◆ DATASET SECTION:
****************************************
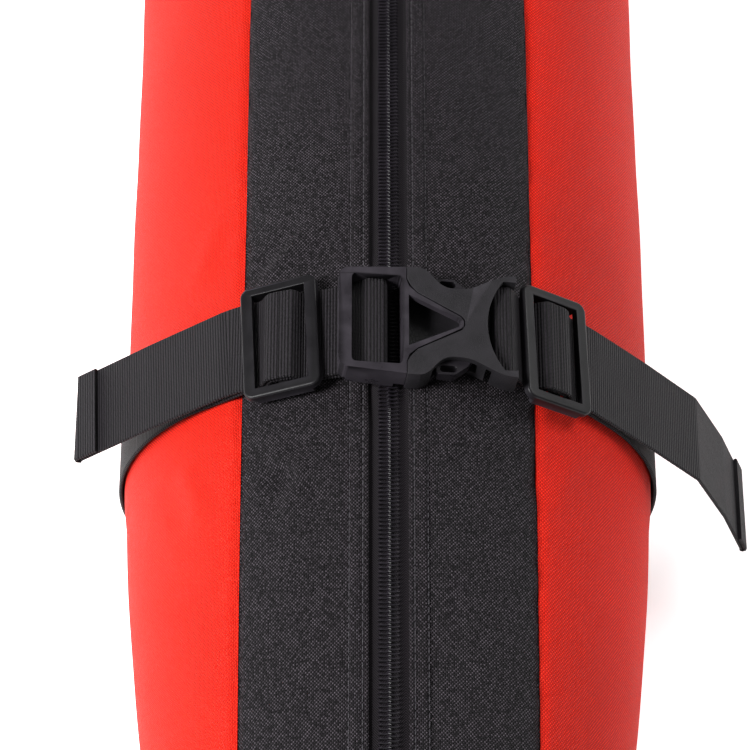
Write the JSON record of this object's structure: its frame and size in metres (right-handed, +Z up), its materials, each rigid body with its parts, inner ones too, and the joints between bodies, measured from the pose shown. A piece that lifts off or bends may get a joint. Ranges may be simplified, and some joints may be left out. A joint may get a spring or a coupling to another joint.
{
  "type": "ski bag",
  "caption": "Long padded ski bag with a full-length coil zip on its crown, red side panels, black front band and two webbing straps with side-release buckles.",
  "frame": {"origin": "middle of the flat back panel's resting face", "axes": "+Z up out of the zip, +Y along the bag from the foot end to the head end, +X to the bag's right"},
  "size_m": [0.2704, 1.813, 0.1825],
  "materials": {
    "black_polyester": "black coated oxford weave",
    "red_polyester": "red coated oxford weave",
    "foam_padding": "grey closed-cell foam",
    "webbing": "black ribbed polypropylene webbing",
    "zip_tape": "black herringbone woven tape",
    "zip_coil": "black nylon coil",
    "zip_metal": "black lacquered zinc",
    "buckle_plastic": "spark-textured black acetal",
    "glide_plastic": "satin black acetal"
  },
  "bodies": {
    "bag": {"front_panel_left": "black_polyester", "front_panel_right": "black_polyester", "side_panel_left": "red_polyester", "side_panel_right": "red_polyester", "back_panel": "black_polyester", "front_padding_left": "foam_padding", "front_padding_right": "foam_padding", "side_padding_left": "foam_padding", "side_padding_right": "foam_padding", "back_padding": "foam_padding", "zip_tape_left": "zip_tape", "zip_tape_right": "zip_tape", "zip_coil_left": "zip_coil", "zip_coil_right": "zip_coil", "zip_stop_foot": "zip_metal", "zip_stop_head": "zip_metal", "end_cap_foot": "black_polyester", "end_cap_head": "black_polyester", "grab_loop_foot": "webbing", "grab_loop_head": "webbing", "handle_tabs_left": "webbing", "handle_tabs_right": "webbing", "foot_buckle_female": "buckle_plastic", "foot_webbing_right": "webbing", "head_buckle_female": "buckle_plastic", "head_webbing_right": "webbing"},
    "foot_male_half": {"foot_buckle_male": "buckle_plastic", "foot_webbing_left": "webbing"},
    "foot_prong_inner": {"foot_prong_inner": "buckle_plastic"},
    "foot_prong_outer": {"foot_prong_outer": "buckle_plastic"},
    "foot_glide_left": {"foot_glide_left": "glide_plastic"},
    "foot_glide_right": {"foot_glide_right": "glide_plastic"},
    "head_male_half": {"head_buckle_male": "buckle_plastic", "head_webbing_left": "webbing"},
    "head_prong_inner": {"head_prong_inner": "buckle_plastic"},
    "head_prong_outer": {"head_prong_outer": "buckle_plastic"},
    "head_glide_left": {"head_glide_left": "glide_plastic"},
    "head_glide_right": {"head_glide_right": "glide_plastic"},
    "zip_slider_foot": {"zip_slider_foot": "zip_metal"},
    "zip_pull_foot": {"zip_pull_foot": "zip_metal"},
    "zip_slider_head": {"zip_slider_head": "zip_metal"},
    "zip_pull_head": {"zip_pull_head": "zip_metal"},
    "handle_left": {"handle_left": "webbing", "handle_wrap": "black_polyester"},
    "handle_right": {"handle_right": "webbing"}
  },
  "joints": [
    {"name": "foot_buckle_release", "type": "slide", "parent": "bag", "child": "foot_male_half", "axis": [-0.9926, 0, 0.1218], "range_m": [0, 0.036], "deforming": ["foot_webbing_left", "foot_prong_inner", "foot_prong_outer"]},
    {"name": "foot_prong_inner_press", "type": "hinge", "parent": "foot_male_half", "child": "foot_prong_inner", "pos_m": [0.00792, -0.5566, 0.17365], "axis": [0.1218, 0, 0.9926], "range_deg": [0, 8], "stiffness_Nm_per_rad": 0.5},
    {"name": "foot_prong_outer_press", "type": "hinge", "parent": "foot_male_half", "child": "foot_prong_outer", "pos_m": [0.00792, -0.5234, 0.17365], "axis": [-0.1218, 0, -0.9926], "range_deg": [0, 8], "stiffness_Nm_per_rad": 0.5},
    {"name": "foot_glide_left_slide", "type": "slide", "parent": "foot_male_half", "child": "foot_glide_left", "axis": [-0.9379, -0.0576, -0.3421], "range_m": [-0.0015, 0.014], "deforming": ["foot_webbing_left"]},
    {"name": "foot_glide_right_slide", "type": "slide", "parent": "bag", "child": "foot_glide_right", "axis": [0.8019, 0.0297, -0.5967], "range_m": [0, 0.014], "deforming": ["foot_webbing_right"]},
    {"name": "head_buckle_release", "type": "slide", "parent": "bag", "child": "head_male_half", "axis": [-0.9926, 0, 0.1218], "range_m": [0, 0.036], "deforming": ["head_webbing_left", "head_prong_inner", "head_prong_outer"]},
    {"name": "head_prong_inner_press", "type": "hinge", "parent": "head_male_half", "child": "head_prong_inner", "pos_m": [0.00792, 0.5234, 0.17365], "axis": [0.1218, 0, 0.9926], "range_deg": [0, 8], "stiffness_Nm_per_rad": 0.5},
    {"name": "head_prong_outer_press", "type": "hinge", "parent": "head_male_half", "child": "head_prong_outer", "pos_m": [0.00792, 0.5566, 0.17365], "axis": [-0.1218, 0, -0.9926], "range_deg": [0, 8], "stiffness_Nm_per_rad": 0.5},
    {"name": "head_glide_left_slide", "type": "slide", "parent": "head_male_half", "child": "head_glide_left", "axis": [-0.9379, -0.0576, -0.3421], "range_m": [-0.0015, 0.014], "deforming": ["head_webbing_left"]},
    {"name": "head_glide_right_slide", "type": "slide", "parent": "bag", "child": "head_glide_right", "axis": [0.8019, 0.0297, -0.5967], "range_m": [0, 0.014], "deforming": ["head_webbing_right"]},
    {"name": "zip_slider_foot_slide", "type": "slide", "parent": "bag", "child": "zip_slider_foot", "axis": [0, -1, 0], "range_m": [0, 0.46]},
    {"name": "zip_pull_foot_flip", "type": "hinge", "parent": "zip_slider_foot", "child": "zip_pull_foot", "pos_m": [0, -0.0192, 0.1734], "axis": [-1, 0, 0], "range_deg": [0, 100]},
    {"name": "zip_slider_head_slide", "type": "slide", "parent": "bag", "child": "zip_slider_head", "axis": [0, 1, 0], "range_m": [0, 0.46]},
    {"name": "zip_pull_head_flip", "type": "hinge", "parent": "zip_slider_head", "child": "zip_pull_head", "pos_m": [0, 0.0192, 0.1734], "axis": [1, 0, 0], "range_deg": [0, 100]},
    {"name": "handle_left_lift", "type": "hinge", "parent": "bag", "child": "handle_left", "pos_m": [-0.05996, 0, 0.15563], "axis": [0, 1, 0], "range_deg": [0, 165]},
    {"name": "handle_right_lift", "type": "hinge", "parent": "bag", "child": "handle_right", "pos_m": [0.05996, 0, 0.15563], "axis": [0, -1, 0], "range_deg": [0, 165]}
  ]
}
****************************************
Repeat the material above in full, keeping every word.

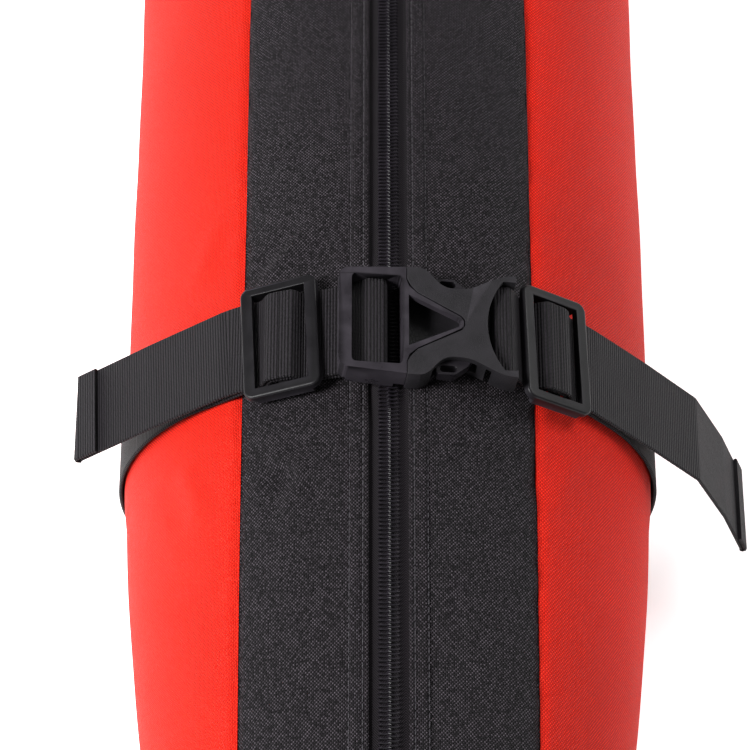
Write the JSON record of this object's structure: its frame and size in metres (right-handed, +Z up), its materials, each rigid body with its parts, inner ones too, and the joints between bodies, measured from the pose shown. A piece that lifts off or bends may get a joint. Ranges may be simplified, and some joints may be left out. A joint may get a spring or a coupling to another joint.
{
  "type": "ski bag",
  "caption": "Long padded ski bag with a full-length coil zip on its crown, red side panels, black front band and two webbing straps with side-release buckles.",
  "frame": {"origin": "middle of the flat back panel's resting face", "axes": "+Z up out of the zip, +Y along the bag from the foot end to the head end, +X to the bag's right"},
  "size_m": [0.2704, 1.813, 0.1825],
  "materials": {
    "black_polyester": "black coated oxford weave",
    "red_polyester": "red coated oxford weave",
    "foam_padding": "grey closed-cell foam",
    "webbing": "black ribbed polypropylene webbing",
    "zip_tape": "black herringbone woven tape",
    "zip_coil": "black nylon coil",
    "zip_metal": "black lacquered zinc",
    "buckle_plastic": "spark-textured black acetal",
    "glide_plastic": "satin black acetal"
  },
  "bodies": {
    "bag": {"front_panel_left": "black_polyester", "front_panel_right": "black_polyester", "side_panel_left": "red_polyester", "side_panel_right": "red_polyester", "back_panel": "black_polyester", "front_padding_left": "foam_padding", "front_padding_right": "foam_padding", "side_padding_left": "foam_padding", "side_padding_right": "foam_padding", "back_padding": "foam_padding", "zip_tape_left": "zip_tape", "zip_tape_right": "zip_tape", "zip_coil_left": "zip_coil", "zip_coil_right": "zip_coil", "zip_stop_foot": "zip_metal", "zip_stop_head": "zip_metal", "end_cap_foot": "black_polyester", "end_cap_head": "black_polyester", "grab_loop_foot": "webbing", "grab_loop_head": "webbing", "handle_tabs_left": "webbing", "handle_tabs_right": "webbing", "foot_buckle_female": "buckle_plastic", "foot_webbing_right": "webbing", "head_buckle_female": "buckle_plastic", "head_webbing_right": "webbing"},
    "foot_male_half": {"foot_buckle_male": "buckle_plastic", "foot_webbing_left": "webbing"},
    "foot_prong_inner": {"foot_prong_inner": "buckle_plastic"},
    "foot_prong_outer": {"foot_prong_outer": "buckle_plastic"},
    "foot_glide_left": {"foot_glide_left": "glide_plastic"},
    "foot_glide_right": {"foot_glide_right": "glide_plastic"},
    "head_male_half": {"head_buckle_male": "buckle_plastic", "head_webbing_left": "webbing"},
    "head_prong_inner": {"head_prong_inner": "buckle_plastic"},
    "head_prong_outer": {"head_prong_outer": "buckle_plastic"},
    "head_glide_left": {"head_glide_left": "glide_plastic"},
    "head_glide_right": {"head_glide_right": "glide_plastic"},
    "zip_slider_foot": {"zip_slider_foot": "zip_metal"},
    "zip_pull_foot": {"zip_pull_foot": "zip_metal"},
    "zip_slider_head": {"zip_slider_head": "zip_metal"},
    "zip_pull_head": {"zip_pull_head": "zip_metal"},
    "handle_left": {"handle_left": "webbing", "handle_wrap": "black_polyester"},
    "handle_right": {"handle_right": "webbing"}
  },
  "joints": [
    {"name": "foot_buckle_release", "type": "slide", "parent": "bag", "child": "foot_male_half", "axis": [-0.9926, 0, 0.1218], "range_m": [0, 0.036], "deforming": ["foot_webbing_left", "foot_prong_inner", "foot_prong_outer"]},
    {"name": "foot_prong_inner_press", "type": "hinge", "parent": "foot_male_half", "child": "foot_prong_inner", "pos_m": [0.00792, -0.5566, 0.17365], "axis": [0.1218, 0, 0.9926], "range_deg": [0, 8], "stiffness_Nm_per_rad": 0.5},
    {"name": "foot_prong_outer_press", "type": "hinge", "parent": "foot_male_half", "child": "foot_prong_outer", "pos_m": [0.00792, -0.5234, 0.17365], "axis": [-0.1218, 0, -0.9926], "range_deg": [0, 8], "stiffness_Nm_per_rad": 0.5},
    {"name": "foot_glide_left_slide", "type": "slide", "parent": "foot_male_half", "child": "foot_glide_left", "axis": [-0.9379, -0.0576, -0.3421], "range_m": [-0.0015, 0.014], "deforming": ["foot_webbing_left"]},
    {"name": "foot_glide_right_slide", "type": "slide", "parent": "bag", "child": "foot_glide_right", "axis": [0.8019, 0.0297, -0.5967], "range_m": [0, 0.014], "deforming": ["foot_webbing_right"]},
    {"name": "head_buckle_release", "type": "slide", "parent": "bag", "child": "head_male_half", "axis": [-0.9926, 0, 0.1218], "range_m": [0, 0.036], "deforming": ["head_webbing_left", "head_prong_inner", "head_prong_outer"]},
    {"name": "head_prong_inner_press", "type": "hinge", "parent": "head_male_half", "child": "head_prong_inner", "pos_m": [0.00792, 0.5234, 0.17365], "axis": [0.1218, 0, 0.9926], "range_deg": [0, 8], "stiffness_Nm_per_rad": 0.5},
    {"name": "head_prong_outer_press", "type": "hinge", "parent": "head_male_half", "child": "head_prong_outer", "pos_m": [0.00792, 0.5566, 0.17365], "axis": [-0.1218, 0, -0.9926], "range_deg": [0, 8], "stiffness_Nm_per_rad": 0.5},
    {"name": "head_glide_left_slide", "type": "slide", "parent": "head_male_half", "child": "head_glide_left", "axis": [-0.9379, -0.0576, -0.3421], "range_m": [-0.0015, 0.014], "deforming": ["head_webbing_left"]},
    {"name": "head_glide_right_slide", "type": "slide", "parent": "bag", "child": "head_glide_right", "axis": [0.8019, 0.0297, -0.5967], "range_m": [0, 0.014], "deforming": ["head_webbing_right"]},
    {"name": "zip_slider_foot_slide", "type": "slide", "parent": "bag", "child": "zip_slider_foot", "axis": [0, -1, 0], "range_m": [0, 0.46]},
    {"name": "zip_pull_foot_flip", "type": "hinge", "parent": "zip_slider_foot", "child": "zip_pull_foot", "pos_m": [0, -0.0192, 0.1734], "axis": [-1, 0, 0], "range_deg": [0, 100]},
    {"name": "zip_slider_head_slide", "type": "slide", "parent": "bag", "child": "zip_slider_head", "axis": [0, 1, 0], "range_m": [0, 0.46]},
    {"name": "zip_pull_head_flip", "type": "hinge", "parent": "zip_slider_head", "child": "zip_pull_head", "pos_m": [0, 0.0192, 0.1734], "axis": [1, 0, 0], "range_deg": [0, 100]},
    {"name": "handle_left_lift", "type": "hinge", "parent": "bag", "child": "handle_left", "pos_m": [-0.05996, 0, 0.15563], "axis": [0, 1, 0], "range_deg": [0, 165]},
    {"name": "handle_right_lift", "type": "hinge", "parent": "bag", "child": "handle_right", "pos_m": [0.05996, 0, 0.15563], "axis": [0, -1, 0], "range_deg": [0, 165]}
  ]
}